Sonarworks has measured a ton of headphones, and produced compensating curves. It’s a simple idea, but it works. If your headphones boost the bass, have a deficient midrange, and excessive brightness, you call up your headphone’s profile to cut the bass, fix the midrange, and tame the excessive brightness with a complementary response curve. (Note that these curves are averages, and headphones can vary quite a bit; also, not all headphones in the world have profiles. However, Sonarworks has a service that does custom headphone profiles for $149, and also sells headphones that have been profiled.) Fig. 1 shows the curve for AKG’s K702, and Fig. 2, for KRK’s KNS 8400.
The Reference 4 Headphone Edition software is available for around $100, while the Reference 4 Studio Edition, which lists for around $300, includes a calibrated microphone so you can calibrate your speakers to your room. An upgrade path is available from the Headphone Edition to the Studio Edition, and you can buy the calibrated microphone separately. There’s also a Premium Edition, which includes the Reference 4 Studio Edition, a set of Sennheiser HD 650 headphones, and a custom calibration curve for the headphones. If you have $700, it’s the Sonarworks’ top of the line.
I’ll get into how the process works later, but let’s start with the conclusions. I have quite a few headphones with Sonarworks profiles, so I figured the toughest test would be to apply the curves to all of them, and see if they sounded the same.
Wow.
Sonarworks passed with flying colors. Now, understand it can’t compensate for something like one headphone having more distortion or a different “character,” but for frequency response, the results were incredibly uniform—and this was without custom profiles, just the average profiles included with the program.
MONITOR SPEAKER CALIBRATION
I was so impressed I thought I’d give the speaker calibration a try. Basically, you take about three dozen samples of test signals, at various distances and locations on- and off-center compared to your monitors, with the included calibrated microphone. The feature image shows the process about to reach a conclusion. The process takes about 20 minutes, and you’re guided clearly through each step.
Again being skeptical (I can’t help it), I repeated the test several times to see the if results would differ. They were extremely close. If it was a political poll, it would be referred to as being “within the margin of error.” Here’s the response of my Les Paul 6” monitors in the room (Fig. 3). If nothing else, it shows that I really need to use an 8” speaker to get that bottom octave nailed down! Overall, the combined speaker/room response was better than I expected, but of course, it’s not ideal.
After profiling, the monitors never sounded so good. But there was still an important test to run: would the sound through the speakers, and the sound through the headphones, be the same?

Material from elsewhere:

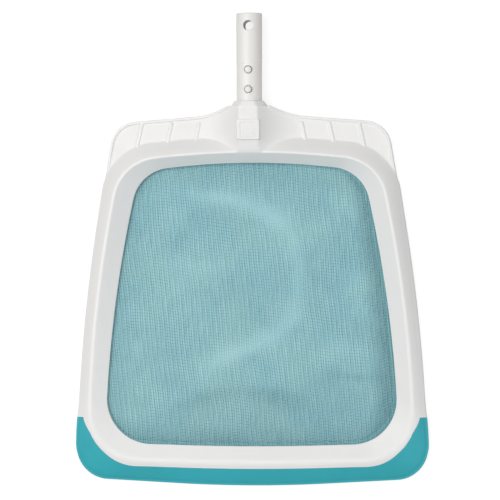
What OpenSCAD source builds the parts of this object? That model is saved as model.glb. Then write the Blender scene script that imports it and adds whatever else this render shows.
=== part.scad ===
// Flat leaf skimmer: a moulded ring frame with a slack net, a soft scoop lip and a
// tube spigot with lock buttons that fits a telescopic pole. Millimetres.
// It lies on its back: X across, +Y towards the pole, +Z up out of the mouth.

/* [Overall] */
// Length over the lip and the end of the tube
overall_len = 524.4; // [480:0.1:640]

/* [Mouth] */
// Length of the mouth on the centre line
mouth_len = 316; // [260:1:380]
// Width of the mouth between its upper corner points
mouth_top_w = 246; // [210:1:290]
// Width of the mouth where its sides bend
mouth_mid_w = 305; // [270:1:360]
// Width of the mouth between its lower corner points
mouth_bottom_w = 324; // [290:1:390]
// How far the upper corners lie below the middle of the top edge
mouth_top_crown = 8; // [2:0.5:14]
// How far the lower corners lie above the middle of the bottom edge
mouth_bottom_bow = 10.5; // [3:0.5:16]
// Radius of the mouth's corners
mouth_corner_r = 32; // [26:1:40]
// How far the mouth's rim lies above the cord in its hem, less the wall
rim_step = -0.85; // [-1:0.05:1]

/* [Ring frame] */
// Wall of the moulding
wall = 2.4; // [1.8:0.1:3]
// Height of the ridge at the pole end
ridge_high = 26; // [20:0.5:30]
// Room under the ridge at the lip, above the cord in the hem
crest_room = 2.55; // [2.2:0.05:4]
// Height of the outer edge at the pole end
edge_high = 10.8; // [9:0.1:12]
// Height of the outer edge at the lip
edge_low = 3.5; // [3.2:0.1:5]
// Distance from the mouth to the ridge at the top middle
ridge_top = 13; // [13:0.5:18]
// The same across and along at the upper corner points
ridge_top_corner = [22, 8];
// The same across where the sides bend
ridge_mid = 18; // [16:0.5:22]
// The same across and along at the lower corner points
ridge_bottom_corner = [16.5, 27];
// The same at the bottom middle
ridge_bottom = 26.5; // [22:0.5:30]
// Radius of the ridge's corners
ridge_corner_r = 38; // [30:1:46]
// Distance from the mouth to the outer edge at the top middle
edge_top = 29.5; // [28:0.5:34]
// The same across and along at the upper corner points
edge_top_corner = [32.5, 23.2];
// The same across where the sides bend
edge_mid = 33; // [30:0.5:38]
// The same across and along at the lower corner points
edge_bottom_corner = [35, 45.5];
// The same at the bottom middle
edge_bottom = 43.7; // [41:0.1:50]
// Radius of the outer edge's upper corners
edge_top_r = 40; // [32:1:48]
// Radius of the outer edge's lower corners
edge_bottom_r = 30; // [24:1:40]

/* [Wings] */
// Distance of the wing's upper edge above the ring's outer edge, at its corner point
wing_rise = 28.8; // [22:0.1:36]
// How far the wing's corner stands out beyond the line of the ring's side
wing_flare = 2.3; // [0:0.1:4]
// Height of the wing plate
plate_top = 11.4; // [10:0.1:14]
// Thickness of the wing plate
plate_t = 2.6; // [2:0.1:4]
// Width of the wing's raised rim
wing_rim_w = 2.8; // [2:0.1:4]
// Height of that rim above the plate
wing_rim_h = 2.2; // [1:0.1:4]
// Radius of the wing's corner
wing_corner_r = 18; // [12:1:24]
// Where the wing leaves the yoke: distance from the centre line and height above the wing's corner
wing_hollow = [51.5, 5.8];
// Radius of the hollow there
wing_hollow_r = 40; // [16:1:50]
// Distances of the slanted ribs from the centre line
rib_places = [57.2, 88, 121];
// How far a rib slants outwards
rib_slant = 5.6; // [0:0.1:10]
// Thickness of a rib
rib_t = 2.9; // [1.2:0.1:3]
// Height of a rib above the plate
rib_h = 1.9; // [1:0.1:3]

/* [Yoke] */
// Width of the yoke at its pole end
yoke_w = 46.6; // [42:0.1:54]
// Width of the housing that holds the tube's foot
housing_w = 54; // [52:0.5:60]
// Wall of the housing towards the pole
housing_end = 3.6; // [3:0.1:5]
// Length of the yoke beyond the ring's outer edge
yoke_len = 33.4; // [30:0.1:40]
// Width of the flat spine
spine_w = 21; // [16:0.5:25]
// Reach of the yoke's flanks beside the spine
flank_reach = 50; // [40:1:60]
// Wall of the spine over the tube
spine_wall = 2.9; // [2.2:0.05:4]
// Length of the spine's slope down to the ridge
spine_foot = 16; // [10:0.5:20]
// Width, length and thickness of the blank pad on the spine
pad = [25.7, 21, 1.2];
// Width of the border round the pad's hollow
pad_border = 3.9; // [2:0.1:5]
// Length of the collar beyond the yoke
collar_len = 5.6; // [4:0.1:10]
// Wall of the collar at its end
collar_wall = 2; // [2:0.05:4]
// How much wider the collar is at the yoke, and at its waist
collar_flare = [12.9, 2.8];

/* [Tube] */
// Diameter of the tube's guide land, which fits the pole
tube_d = 28.6; // [22:0.1:35]
// How far the tube is relieved between its foot and its guide land
tube_relief = 0.2; // [0.2:0.05:0.5]
// Wall of the tube
tube_wall = 2.6; // [2:0.1:3.2]
// Length of the tube inside the yoke and collar
tube_socket = 37; // [34:0.5:42]
// Distance of the hanging hole from the tube's end
hang_hole_in = 13.8; // [9:0.1:20]
// Diameter of the hanging hole
hang_hole_d = 11; // [6:0.5:12]

/* [Lock buttons] */
// Diameter of a button's head
button_d = 8; // [6.5:0.1:9]
// How far a head stands out of the tube
button_out = 3.6; // [2.5:0.1:3.8]
// Travel of a button
button_travel = 4; // [3:0.1:4.4]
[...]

Wow #2. That sealed the deal for me: this thing works. What a fantastic solution.
APPLYING THE SONARWORKS PLUG-IN
The way Sonarworks affects your system is by inserting the compensating filter curve as a master bus plug-in (MacOS 10.12/Windows 7 or higher, 32-bit or 64-bit, VST2/VST3/AU/AAX). You leave the plug-in enabled while mixing or mastering so you can work with flat response, and then bypass it when the time comes to render your finished audio. At first, hearing truly flat response is a bit shocking. After a while, though, it becomes the norm—and you can really hear how different headphones or speakers hype the sound when you bypass the plug-in.

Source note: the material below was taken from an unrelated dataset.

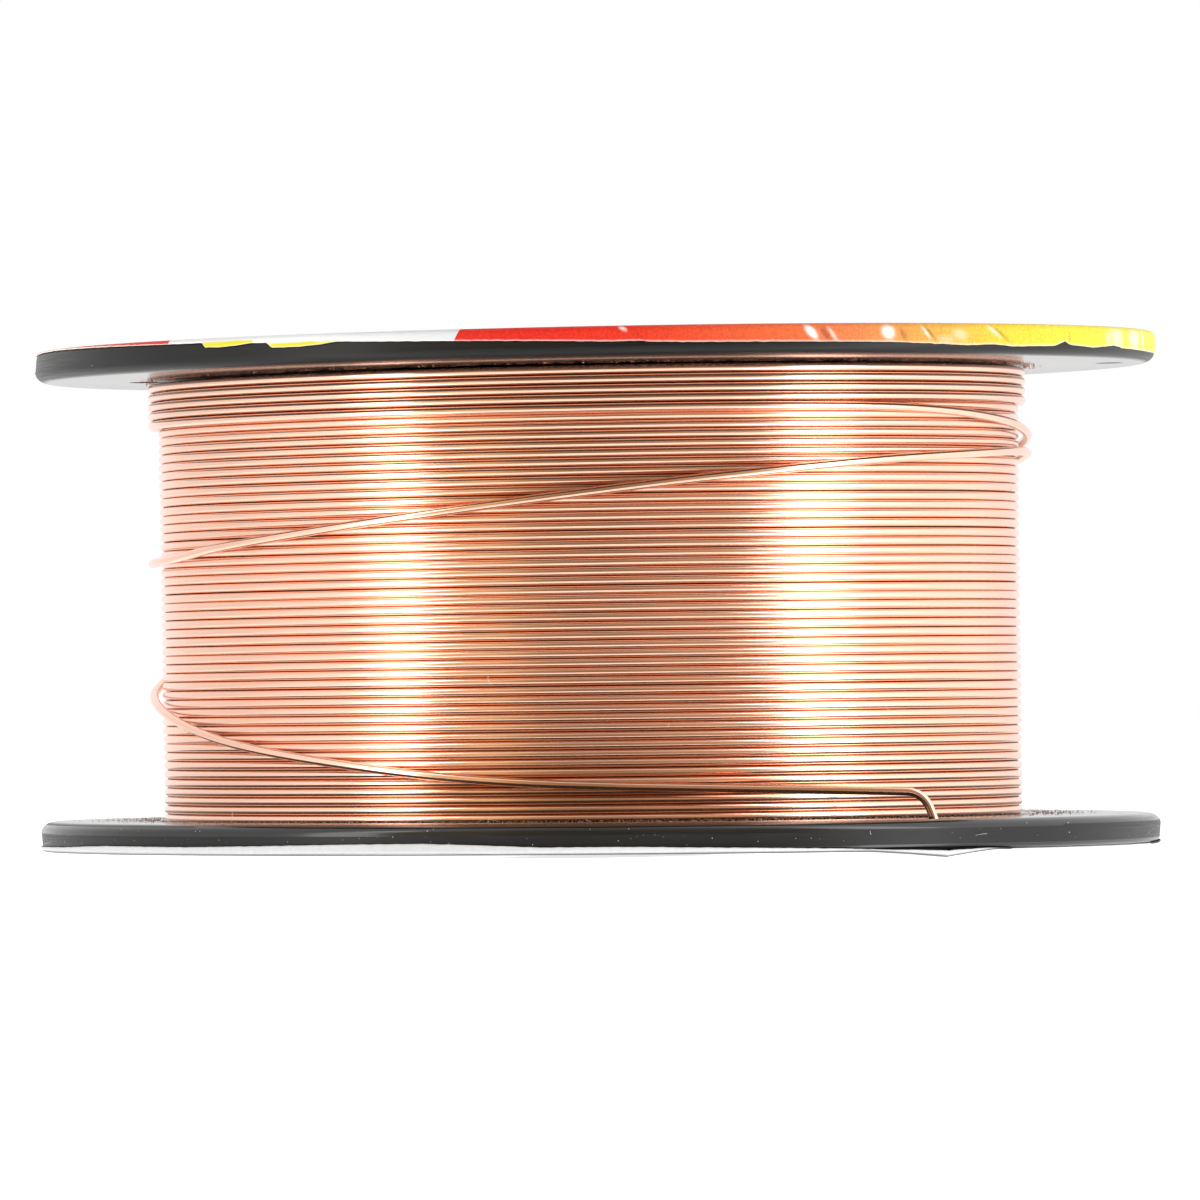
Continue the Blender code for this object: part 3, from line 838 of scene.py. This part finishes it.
def makePrintMaterial(name):
    material, tree = newMaterial(name)
    place = addNode(tree, "ShaderNodeTexCoord").outputs["Object"]
    height, angle = angleRound(tree, place)
    ink = coloursRound(tree, angle, printStops)
    slant = math.radians(whitePanel["slant"]) / mm
    slanted = addNode(tree, "ShaderNodeMath", {0: height, 1: -slant, 2: angle}, operation="MULTIPLY_ADD")
    before = addNode(tree, "ShaderNodeMath",
        {0: slanted, 1: math.radians(whitePanel["to"]) - slant * spoolWidth * mm}, operation="LESS_THAN")
    after = addNode(tree, "ShaderNodeMath",
        {0: angle, 1: math.radians(whitePanel["from"])}, operation="GREATER_THAN")
    panel = addNode(tree, "ShaderNodeMath", {0: before, 1: after}, operation="MULTIPLY")
    greying = addNode(tree, "ShaderNodeMapRange",
        {"Value": angle, "From Min": math.radians(whitePanel["greyFrom"]),
         "From Max": math.radians(whitePanel["to"])})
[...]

I have no concerns about being so enthusiastic about this, because you can download a 21-day free trial of the Headphone Edition, and there’s a 14-day, money-back guarantee on the Studio Edition. If you don’t like the concept (or all you want is the Headphone Edition, and your headphones aren’t profiled), you haven’t risked anything. But I think the company can probably get away with these generous terms for a very simple reason: Once you start mixing with Sonarworks, you don’t want to mix without it.